Actually, soaking grains has been done for centuries. It was probably something my grandma did all the time. The only problem, was my grandma did it, but did not share the “how” and “why” … so I’m hoping to bring back the old traditional way of cooking oatmeal …

By soaking grains using an acidic medium (aka: yogurt, whey, apple cider vinegar or lemon juice), it improves the digestibility of the oats. Oats, like all grains, contain phytic acid which can inhibit the proper absorption of minerals like zinc and iron.

We want our body to absorb all the nutrients and minerals that we are trying to feed it, right?!

How do you soak oatmeal?

This is the crazy EASY part! Why, no one told me about this … I have no idea!

I take the saucepan I plan to cook the oatmeal in the next morning and soak the oats in it overnight! Saves dirty dishes, right?!


I pour into the saucepan … 1 cup rolled organic oats (not quick oats), add 2 cups of filtered water and 2 TBSP of an acidic medium (we LOVE yogurt, because it does not leave a taste or flavor after the soaking). Then I cover the saucepan with the lid and let the oats sit overnight. I generally do it after dinner dishes and I’m done till the morning.

I also tend to double the recipe, so I have enough oatmeal for both breakfast and a batch of leftover oatmeal muffins.

We follow a method called our Meal Rhythm, so Monday’s are oatmeal for breakfast and also the day I make Muffins for the week. I have a super simple recipe for Leftover Oatmeal Muffins, I’ll share next.

Basic Soaked Oatmeal Recipe


For Soaking

  • 1 cup rolled organic oats (not quick oats)
  • 2 cups filtered water
  • 2 TBSP acidic medium of yogurt, whey, apple cider vinegar or lemon juice

To cook

  • 1/2 cup raw milk (or any milk of your choice)
  • 1-2 TBSP butter
  • dash of cinnamon (add more if you like it!)
  • pinch of sea salt
  • 1/2 tsp vanilla extract



  • Pour into a saucepan the ingredients above for soaking. Cover the saucepan with the lid and let sit overnight.
  • Oats go in the saucepan first …
  • Then I add water …
  • After you stir in the yogurt, see how milky or cloudy is looks …
  • Then add a cover and let it sit overnight … while the yogurt does its job!
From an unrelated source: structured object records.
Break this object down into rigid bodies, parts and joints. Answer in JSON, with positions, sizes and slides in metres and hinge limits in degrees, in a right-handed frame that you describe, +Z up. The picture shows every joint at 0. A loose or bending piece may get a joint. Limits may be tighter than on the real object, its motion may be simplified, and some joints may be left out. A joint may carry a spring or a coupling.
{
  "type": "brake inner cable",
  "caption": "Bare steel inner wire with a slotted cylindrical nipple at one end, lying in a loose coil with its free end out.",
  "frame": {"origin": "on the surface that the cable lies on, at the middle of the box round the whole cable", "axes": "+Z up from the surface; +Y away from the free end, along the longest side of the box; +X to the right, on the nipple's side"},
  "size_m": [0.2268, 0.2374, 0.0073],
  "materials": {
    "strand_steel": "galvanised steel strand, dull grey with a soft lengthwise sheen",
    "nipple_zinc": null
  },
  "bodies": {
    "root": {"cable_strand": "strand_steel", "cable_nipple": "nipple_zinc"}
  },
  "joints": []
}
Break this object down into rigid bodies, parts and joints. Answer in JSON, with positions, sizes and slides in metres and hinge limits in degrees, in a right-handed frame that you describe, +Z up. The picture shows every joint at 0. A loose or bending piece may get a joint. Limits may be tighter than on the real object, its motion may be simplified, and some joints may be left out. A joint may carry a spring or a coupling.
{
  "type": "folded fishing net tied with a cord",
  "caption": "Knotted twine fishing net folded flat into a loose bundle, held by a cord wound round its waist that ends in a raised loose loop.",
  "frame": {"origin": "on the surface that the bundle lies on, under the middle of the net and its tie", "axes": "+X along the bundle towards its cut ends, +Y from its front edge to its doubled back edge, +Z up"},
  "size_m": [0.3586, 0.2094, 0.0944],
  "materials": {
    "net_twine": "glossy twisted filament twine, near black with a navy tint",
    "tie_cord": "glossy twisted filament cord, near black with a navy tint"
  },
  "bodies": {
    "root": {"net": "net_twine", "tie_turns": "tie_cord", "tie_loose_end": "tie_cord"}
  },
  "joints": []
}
  • The next morning, drain the soaked oats and rinse. You don’t have to rinse the oats, but my kids prefer the taste, if I do. It’s about the little things we do, so our kids like what we cook, right?!
  • We drain the soaking water, but you don’t have to … my kids just like it better.
  • After rinsing, here is what the oats look like …


  • Once the oats are rinsed, I put them back in the same saucepan and I add the cooking ingredients: raw milk, butter (you need a fat for your body to bind the nutrients, so you can absorb them), cinnamon, sea salt and vanilla extract.


  • I put the saucepan on the stove and turn on medium-high until the butter melts and then turn down to low and cook until all milk is absorbed. It usually takes 10-15 minutes. Keep in mind, you might need to stir more often when the temperature is higher, so the oatmeal doesn’t stick.
  • All cooking ingredients are in the saucepan …


  • Your Soaked Homemade Oatmeal is done! Less than 5 minutes the night before and on the stove for 10-15 minutes and BAM!


I serve the kids oatmeal with a little more raw milk and usually maple syrup (or brown sugar!), along with a side of dunkie toast!
I prefer my oatmeal with seeds, nuts, dried fruit (dried mango and flaked coconut!) and yogurt (or kefir!)
For anyone trying to transition from the “packages” of oatmeal, I always suggest a huge dose of Grace! Celebrate that you want to cook your own Homemade Oatmeal and worry about “how much” sugar you need to add to get your kids needs to eat it … later! Your biggest step is making oatmeal your kids will eat! It's about Baby Steps, Right?!

What is Dunkie-Toast?

The trick to getting kids to eat a hot breakfast cereal is maple syrup (or brown sugar!) and Dunkie Toast. Just keeping it real, right?!

You simply take your favorite bread and toast until golden brown, making sure it’s hard enough for kids to hold. It needs to be a little more toasted or dried out than regular toast.

Then slather with butter and cut in long strips about 1 to 1-1/2 inches wide. We let our kids, scoop the oatmeal onto the dunkie toast or better yet, let the dunkie toast be the spoon … yummy!

Who says getting kids to eat hot cereal is a problem?!